I attended my first ever OSM Hack event over the weekend. I knew I needed to be down in South East England around the end of November so I managed to schedule my plans to include the hack event at AOL/MapQuest London offices. My own contribution was slight because I was still sorting out moving data from my old laptop to my new one, and didn't really achieve this until Sunday morning.

Andrew, Thura, Dan, Matt, Shaun, Grant, Serge, Mick, me (standing), Jon
(photo Simon, Cyclestreets)
The rest of this post is merely a collection of quick bullet points about things which happened, were talked about and so over the two days.
  • The major thing that was done on the Saturday was updating the main OSM website: most OSM users should have noticed these changes by now. Not everyone is happy (although this is a given for any change on the OSM site), and following SomeoneElse's comments about the browse pages I have to agree with him that giving the map more space reduces the usefulness of these pages. However, I am equally sure that most glitches will get ironed out quite quickly.

  • Dan worked on getting offline maps running on Firefox phones. (Several of us were interested in Dan's digitizing tablet too).

  • Dan, and perhaps others, did some work on the HOT OSM Tasking Manager.

  • Frederik brought a case of Club Mate along. To my surprise I found it quite palatable.

  • Half of OSM London are getting married next year.
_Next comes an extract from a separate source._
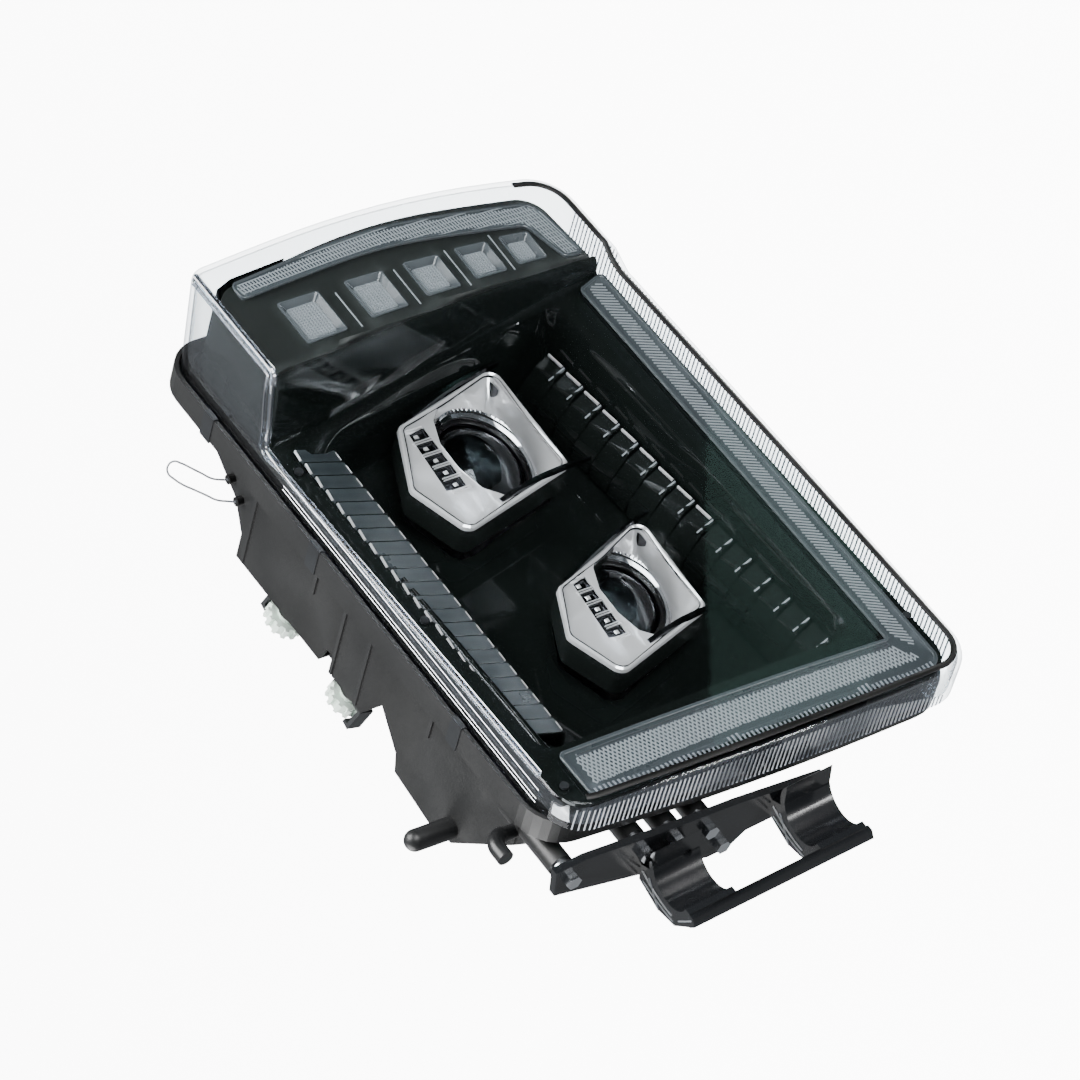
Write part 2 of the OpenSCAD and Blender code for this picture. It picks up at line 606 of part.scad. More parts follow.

Congratulations to Shaun and Andrea, Harry and Francine, & Derick and Morag.

  • Simon, Shaun and I had a long chat about whether OSM can be used for sensible multi-modal transport planning.

  • Robert was working on That Shouldn't be Possible, his nifty tool for finding bad map data by comparing OSM data with real GPS traces of routes.

  • Serge, Robert, Grant and I had a passionate, but I hope, good-natured, debate about the FDA requirement that 23andMe's DNA sequence kits need to be licensed. I plan to blog about genetics, open data, big data and related topics real soon now: it was an opportunity to rehearse some of my arguments.

  • Kat Arney - embryologist, science communicator, journalist, harpist, and knitter - was around on Saturday morning. She interviewed most of us: so one or two of the more coherent statements may appear on a BBC Radio programme in the New Year. Her parting shot when the pizza arrived was that we lived up to all the stereotypes of hackers! (Male, Club Mate drinking, pizza eaters.)

Food Hygiene postcodes buffered to 100m matched to OSM named highways.
(Note NG8 2AE which does not find any highways).
(Image contains copyright Ordnance Survey, Royal Mail and OpenStreetMap open data)
  • MickO and I made a start on working with Food Hygiene Open Data. Mick wrote a parser for the XML and then generated a shape file from a subset of the data. I (eventually) managed to match FHRS postcodes to CodePoint Open postcodes and then find all OSM streets within 100 metres. Mick tried inputing the FHRS data into Nominatim, but for some reason Nominatim won't match the full addresses from FHRS. (I regard this dataset as an excellent exemplar for trying out a host of issues with fuzzy matching of OSM data to external data and conflation).

  • A wikipedian, whose name I didn't catch, visited late on Sunday afternoon. Like Kat, who has written a chapter about my former boss in a forthcoming book, he has been involved in improving the coverage of the work of female scientists in public media. (Wikipedia have an initiative and a lot of work was done recently on Ada Lovelace day). He wanted advice on what information he could collect and in particular about geotagging photos.
MapQuest (Matt) looked after us well, and we had a couple of enjoyable (and not particularly boozy) sessions in pubs in the evening. All-in-all a very interesting and diverse couple of days. Look forward to doing it again late January, early February.